There are two Irish ways out of this. Not so long ago, Colm Tóibín published The Master, to enormous acclaim. It was the most devoted act of homage imaginable — the tale of a sad old bachelor of the 1890s — and yet, at the same time, it is hard to think of any book published since James’s death 101 years ago which would have horrified him more. Not because it ‘outed’ him as a homosexual (was he, in any meaningful sense?) but because it ‘outed’ him as anything — he, the Master, that most inner and enclosed of imaginations.

And now this from Toibín’s fellow countryman: a continuation of The Portrait of a Lady. Two technical problems loom immediately, and even so masterly a craftsman as Banville cannot overcome them.

First, does he assume that the reader has already read James’s novel? In Mrs Osmond, it is hard to tell. In case you have not read The Portrait of a Lady, an innocent, rich, young American woman, Isabel Archer, marries an American in Italy called Gilbert Osmond, who has a teenaged daughter — assumed to be the child of his first marriage. In fact Pansy Osmond is the daughter of Gilbert’s mistress, Madame Merle, who has urged him to marry Isabel so that the pair — still lovers, one assumes — can spend her money.

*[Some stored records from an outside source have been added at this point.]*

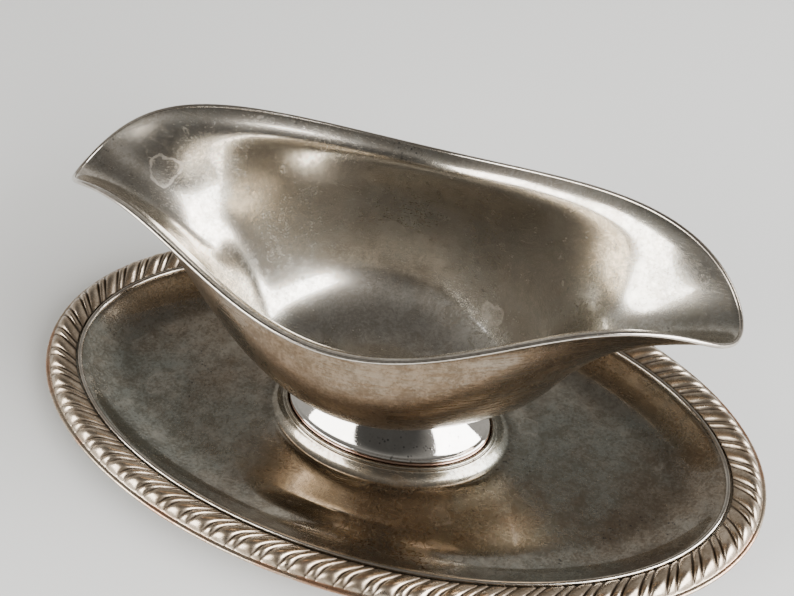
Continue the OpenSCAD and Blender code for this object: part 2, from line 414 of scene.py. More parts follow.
WATER_MARKS = make_water_marks()

# %% Uneven sheet


def make_uneven_sheet():
    """The slow waves that hammering and spinning leave in thin sheet, and that bend reflections."""
    group, given, result = new_group("uneven_sheet", {"Size": 28.0}, ["Height"])
    waves = noise(group, given.outputs["Coordinates"], given.outputs["Size"], 1.0, 0.4)
    group.links.new(waves, result.inputs["Height"])
    print("node group", group.name)
    return group


UNEVEN = make_uneven_sheet()

# %% [markdown]
# ## The metals
# One function mixes the effects, and each piece calls it with its own values of wear and shade:
# the belly's silver is the darkest, heavy tarnish with a painted shade that keeps the outside of the
# bowl far darker than its inside, and the tray's comes next; the foot is nearly clean, and the
# border has painted shade with tarnish in its grooves and copper on its ridges. Tarnish is a hazy
# skin, so the metal itself is a little rough, and a thin clear coat over it keeps the sharp mirror
# image that old plate still shows. The brass under the tray uses the same effects in a plainer mix.

# %% Metal helpers
CLEAN_SILVER = (0.66, 0.61, 0.54, 1)
BROWN_TARNISH = (0.24, 0.165, 0.10, 1)
BLUE_TARNISH = (0.20, 0.235, 0.22, 1)
# Near-black for the freckles, and for the painted shade in the border's grooves.
DARK_SPOT_AND_SHADE = (0.035, 0.026, 0.02, 1)
WORN_COPPER = (0.62, 0.33, 0.20, 1)
PALE_MARK = (0.62, 0.57, 0.50, 1)
MOTTLE_TINT = (0.50, 0.46, 0.40, 1)


def place_group(tree, group, coordinates, **values):
    """A group in a material, fed with coordinates and its own values."""
    node = tree.nodes.new("ShaderNodeGroup")
    node.node_tree = group
    tree.links.new(coordinates, node.inputs["Coordinates"])
    for name, value in values.items():
        node.inputs[name].default_value = value
    return node.outputs


def new_metal(name):
    """A metal material: itself, its node tree, its shader and the piece's own coordinates."""
    material = bpy.data.materials.new(name)
    material.use_nodes = True
    tree = material.node_tree
    shader = tree.nodes["Principled BSDF"]
    shader.inputs["Metallic"].default_value = 1.0
    print("material", name)
    return material, tree, shader, tree.nodes.new("ShaderNodeTexCoord").outputs["Object"]


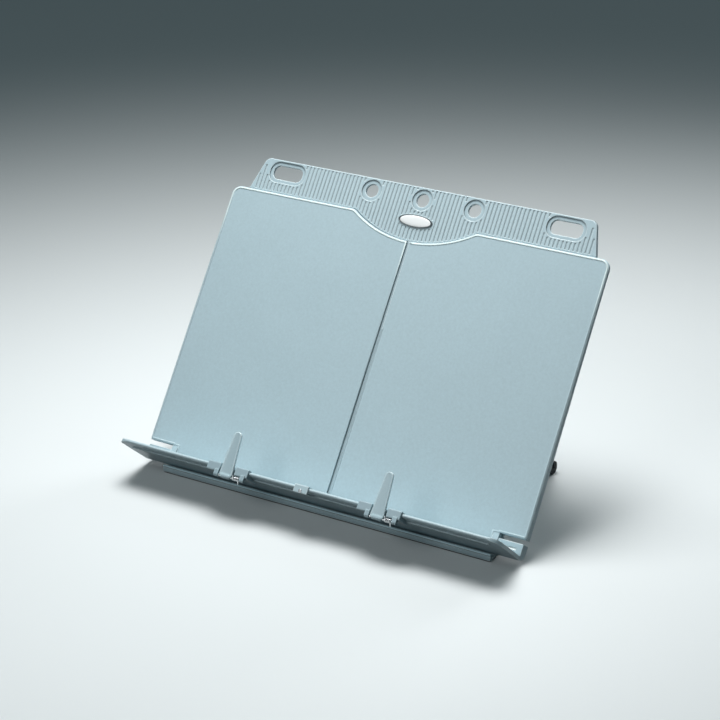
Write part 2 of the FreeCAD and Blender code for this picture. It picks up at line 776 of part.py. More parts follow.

In this book, it is page 123 before we are told that Pansy is really the daughter of Madame Merle. If you’ve read James’s novel, you’ll know that. And if you haven’t, why should you be interested in the paternity of a young woman who has not yet appeared?

The second technical problem is: does the modern writer attempt a parody of James or write in his own idiom? At first, we assume that Banville is going for the option of pure parody. And there are paragraphs which are brilliant — slightly over the top, but of the sort which would have won the competitions which used to be set in this magazine, in which parody so predominated. But then there are extended passages in which James is not obviously parodied, and, indeed, there are certain key passages — in the descriptions of food, for example, which James himself almost always eschewed — where a completely cruder idiom is employed.

This is a feisty, 21st-century (really) Isabel Archer, who returns to 19th-century Italy to get her revenge on her cheating husband and the ghastly Merle. As we should expect from Banville, the plot twists are ingenious, and Isabel’s particular form of revenge is subtle as well as effective. We all cheer her on, but she has to do so by expressions which, in a real James novel, she would never have used.

Yes, I enjoyed this book, and would love to hear Banville speaking about Henry James. But when the evening was over, I would want him to go back to being John Banville.